Congress May Make Cosmetics Companies Answer to the FDA
It seems kind of obvious that consumers want to know whether anything in our soaps, lotions, and makeup is going to kill us. Or give us an unsightly rash. But at the moment, the Food and Drug Administration has very little to do with regulating cosmetics and skincare. That might change, if the Senate gives the Personal Care Products Safety Act a chance.
Whereas right now the FDA can only regulate the color additives in cosmetics and prohibit the sale of “adulterated or misbranded” products in interstate commerce, this would give the agency a lot more control over ingredients and manufacturing practices.
The Personal Care Products Safety Act would require manufacturers to print all their ingredients on product labels and online, include warnings about ingredients that aren’t safe for children, and provide the FDA with safety recall information. The FDA would also have to review at least five ingredients each year to determine their safety. The first round of those ingredients would include: diazolidinyl urea (a preservative that releases formaldehyde), lead acetate (a neurotoxin used in hair dye), methylene glycol/formaldehyde (a carcinogen), propylparaben (which possibly interferes with hormones), and Quaternium-15 (an allergen that releases formaldehyde).

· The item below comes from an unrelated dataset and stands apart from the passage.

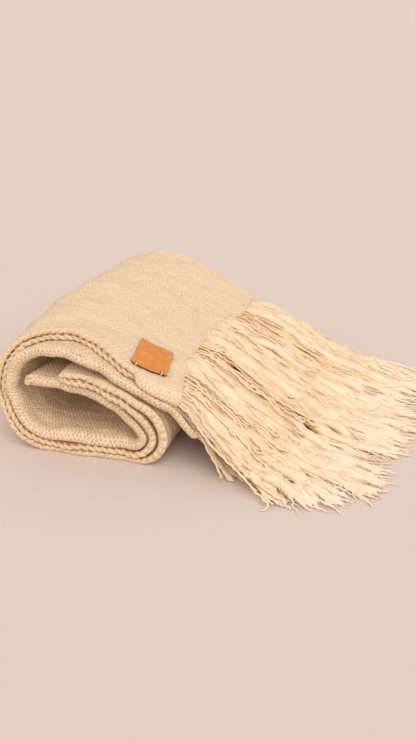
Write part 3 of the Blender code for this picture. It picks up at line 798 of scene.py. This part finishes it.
def add_selvedge(bundle):
    """Both strands of the cord, from one fringed end through the fold inside the roll to the other."""
    rings = int(2 * rows_along * ROW_STEP / CORD_RING)
    row = np.linspace(0.05, last_row - 0.05, rings)
    # the fold inside the roll is short, so the rows there pass faster than the length does
    steps = np.linalg.norm(np.diff(sheet_point(row, np.zeros(rings)), axis=0), axis=1)
    length = np.concatenate([[0], np.cumsum(steps)])
    even = np.linspace(0, length[-1], rings)
    row = np.interp(even, length, row)
    middle, _, across, out = sheet_frame(row, np.full(rings, CORD_CENTRE / ROW_STEP))
    distance, spacing = strip_place(row)
    inner_layer = row > last_row / 2
    swell = np.clip(spacing / TOUCHING, 1.0, 1.2) * (1 + 0.07 * waves(even / 0.03, 35))
    swell = swell * (1 - 0.85 * corner_roll(distance))
    firm = np.minimum(swell, 1) * np.where(inner_layer, 1.0, OUTER_FLAT)
    quarter = np.where(inner_layer, math.pi / 2, 0.0)
    twist = math.pi * np.abs(even - length[-1] / 2) / KNUCKLE
    for strand in (0.0, math.pi):
        turn = twist + strand + quarter + 0.3 * waves(even / 0.05, 31)
        path = middle + across * (STRAND_OUT * swell * np.cos(turn))[:, None]
        path += out * (STRAND_OUT * firm * np.sin(turn))[:, None]
        radius = STRAND_THICK * swell * (1 + 0.08 * waves(even / 0.013, 37))
        path[:, 2] = np.maximum(path[:, 2], radius * 0.97)
        radius[[0, -1]] *= 0.3
        # only the inner layer's cord has a side that is hidden between the layers, and that side is painted
        # in shade
        height = STRAND_OUT * np.sin(turn)[:, None] + STRAND_THICK * np.sin(round_angles(CORD_SIDES))
        height = facing * height / (STRAND_OUT + STRAND_THICK)
        hidden = np.where((row < rows_along + 2)[:, None], 0.0, height)
        light = 1 - 1.2 * np.clip(hidden, 0, 1) ** 2
        # the cord's length stands in the place of a strand's number, so its fibres lie across it
        mark = np.column_stack([0 * light.ravel(), np.repeat(even, CORD_SIDES), light.ravel()])
        bundle.add(*sweep(path, radius, CORD_SIDES, side=across, up=out), mark)


selvedge_bundle = Bundle()
add_selvedge(selvedge_bundle)
selvedge = selvedge_bundle.piece("braided_selvedge", edge_wool)

# %% [markdown]
# ## Fringe
#
# The fringe is what is left of the warp beyond the last row of weaving. Two kinds of warp alternate in
# this cloth, in broad stripes: thick, almost untwisted roving that fluffs out into soft locks as wide as a
# finger, and thin, firmly spun yarns, which keep the crinkle of the weave and wander over the locks. A
# lock is drawn as a soft, grooved core with loose fibres over it. Towards its end it parts into smaller
# locks, wisps and hairs. A yarn is a thin tube on a crinkled path, which here and there makes a loop.
#
# Each strand leaves the woven edge, droops over the side of the roll and comes down on the floor or on the
# locks under it. How it turns, how far it reaches and where it lands is read from the table that the
# solid locks follow, by how far along the woven end it grows.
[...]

Democratic Sen. Dianne Feinstein of California and Republican Sen. Susan Collins of Maine introduced the bill Thursday. Or, shall we say, they reintroduced it. A previous version was introduced in 2015, but groups representing small businesses protested that it would place an undue burden on them. No one wanted their local handmade soap crafters to go under, after all. The latest version eases the regulations of businesses that made less than $2 million of the previous three years.
“Despite the universal use of these products, none of their ingredients have been independently evaluated for safety,” Feinstein said in a press release. “This puts consumer’s heath at risk and we urgently need to update the nearly 80-year-old safety rules. In contrast, Europe and Canada have robust systems with strong consumer protections including ingredient review and product registration.”
Perhaps surprisingly, a lot of major cosmetics companies — Estée Lauder, L’Oreal, Johnson & Johnson, Revlon, Unilever, Proctor & Gamble — have been advocates of this bill for a while now. That doesn’t mean this is going to be smooth sailing. This is, after all, the same Congress that has been lifting regulations on everything from coal mining rules to internet privacy, all in the name of helping business. President Trump went so far in his anti-regulation stance as to sign an executive order requiring federal agencies to repeal two regulations for every new one put in place.
One ray of hope for the bill’s supporters is the fact that in 2015, when hardly anything else could get passed, the Microbead Free Waters Act of 2015 had nearly unanimous, bipartisan support in both houses.